ARTICLE | “Principally Children”: Kidnapping, Child Trafficking, and the Mission of Early National Antislavery Activism | The Journal of American History | by Richard Bell

“‘Principally Children’: Kidnapping, Child Trafficking, and the Mission of Early National Antislavery Activism”
by Richard Bell
Journal of American History
Volume 109, Issue 1, June 2022, Pages 46–67
https://doi.org/10.1093/jahist/jaac116
Excerpt
“This essay shines a spotlight on the experiences of [kidnapped African American children] and reconstructs their transformative effect upon the mission of the early national antislavery movement. It marks the final product of a decade of research and writing about child trafficking in the early United States, offering up arguments that I could not adequately explore in Stolen (2019), a recent plot-driven, trade book aimed at general readers.
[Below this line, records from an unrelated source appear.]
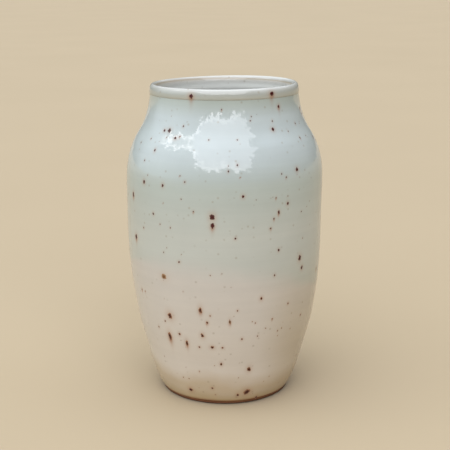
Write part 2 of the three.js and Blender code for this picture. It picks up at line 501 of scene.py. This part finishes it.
def small_specks(draw):
    """Every speck too small for the frame: the front's from the list, the others drawn."""
    places = []
    for turn, height, size in SMALL_SPECKS:
        places.append((FRONT + math.radians(turn), height * MM, size * IRON_SHARE))
    for _ in range(BACK_SPECKS):
        angle = FRONT + math.radians(draw.uniform(*BACK_TURNS))
        height = draw.uniform(0.03, 0.95) * VASE_HEIGHT
        places.append((angle, height, draw.choice(BACK_SIZES) * IRON_SHARE))
    for _ in range(FINE_SPECKS):
        angle = draw.uniform(0, TURN)
        height = draw.uniform(0.02, 0.955) * VASE_HEIGHT
        places.append((angle, height, draw.uniform(*FINE_SIZES)))
    specks = []
    for seed, (angle, height, size) in enumerate(places):
        width = size * MM
        buried = 0.9 * (BARE_SIZE * IRON_SHARE - size) + draw.uniform(-0.25, 0.25)
        buried = min(max(buried, 0.0), MOST_COVERED)
        run = width * draw.choice((0, 0, 0, 0.8))
        length = width * draw.uniform(1.0, 1.6)
        rise = SMALL_RISE * width
        specks.append(Speck(angle, height, width, length, run, rise, buried, seed))
    return specks


def speck_surface(speck, spokes, rings):
    """Corners and faces of one closed bloom on the outside, and how near its rim each corner is."""
    shift = Vector((speck.seed * 1.7, speck.seed * 0.9, 3.1))
    point, out, up = outside_at(speck.height, speck.angle)
    radius = math.hypot(point.x, point.y)
    corners, nearness = [point + out * speck.rise], [0.0]
    shares = [(k + 1) / rings for k in range(rings)] + [1.0]
    for ring, share in enumerate(shares):
        for k in range(spokes):
            turn = TURN * k / spokes
            around = Vector((math.cos(turn), math.sin(turn), 0))
            lumps = LUMPS * noise.noise(around + shift)
            small_lumps = SMALL_LUMPS * noise.noise(around * 2.1 + shift)
            reach = share * (1 + lumps + small_lumps)
            tail = max(-around.y, 0.0) * speck.run / speck.length
            across = speck.width / 2 * reach * around.x * (1 - TAIL_NARROWS * tail)
            along = speck.length / 2 * reach * around.y * (1 + TAIL_GROWS * tail)
            height = speck.height + along * up.z
            here, here_out, _ = outside_at(height, speck.angle + across / radius)
            if ring < rings:
                lift = speck.rise * (1 - share**2) - 0.25 * BLOOM_ROOT * share**6
            else:
                lift = -BLOOM_ROOT
            corners.append(here + here_out * lift)
            nearness.append(share)
    faces = [(0, 1 + k, 1 + (k + 1) % spokes) for k in range(spokes)]
    for ring in range(rings):
        base = 1 + ring * spokes
        for k in range(spokes):
            ahead = (k + 1) % spokes
            faces.append((base + k, base + spokes + k, base + spokes + ahead, base + ahead))
    base = 1 + rings * spokes
    faces.append(tuple(base + k for k in reversed(range(spokes))))
    return corners, faces, nearness


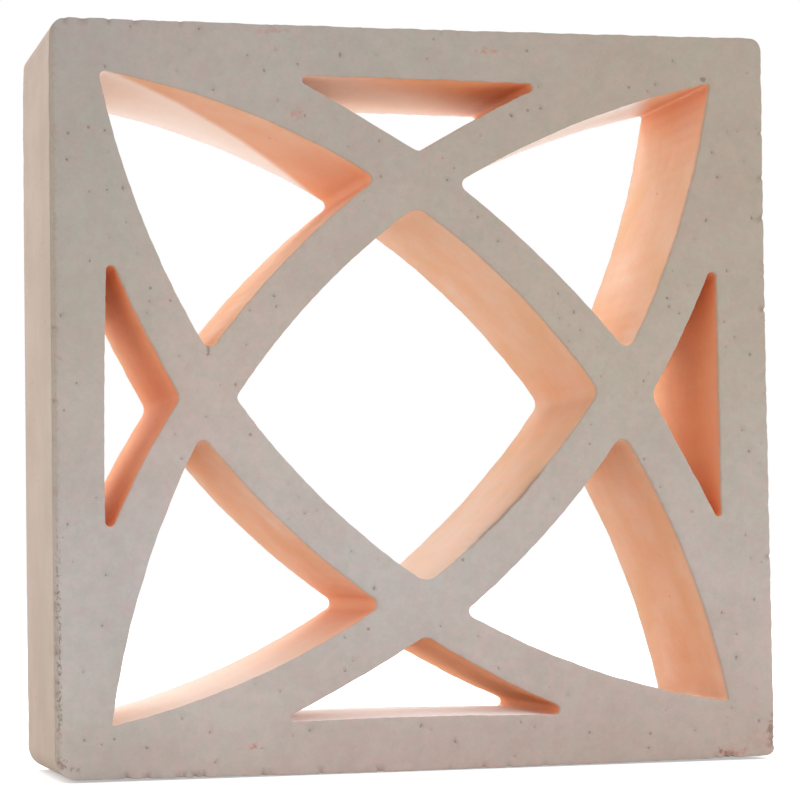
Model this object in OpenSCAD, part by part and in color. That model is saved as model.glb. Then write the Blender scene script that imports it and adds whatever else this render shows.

Specifically, this essay demonstrates that demand for malleable and submissive young laborers in the cotton kingdom quickly rising along the nation’s southwest border in the three decades following the end of the War of 1812 was robust and sustained and that, in order to participate in and profit from that lucrative market, gangs of child snatchers turned the early republic’s northern towns and cities into their hunting grounds. It argues that these criminal traffickers custom designed abduction techniques to be effective against individual children between six and sixteen years old. It establishes that the young age of the many thousands of minors ensnared by such means informed their experiences of enslavement and shaped their opportunities for resistance. The essay then proceeds to examine antislavery activists’ practical and polemical responses to the rise of this covert traffick in kidnapped free children. It interrogates the decision of these activists to focus, often fetishistically, on the exquisite sufferings of these boys and girls and of the parents from whom they were stolen and separated. It contends that such strategies were market tested, mature, and ubiquitous long before activists mounted second-wave print campaigns in response to the passage of the Fugitive Slave Law of 1850″ (47).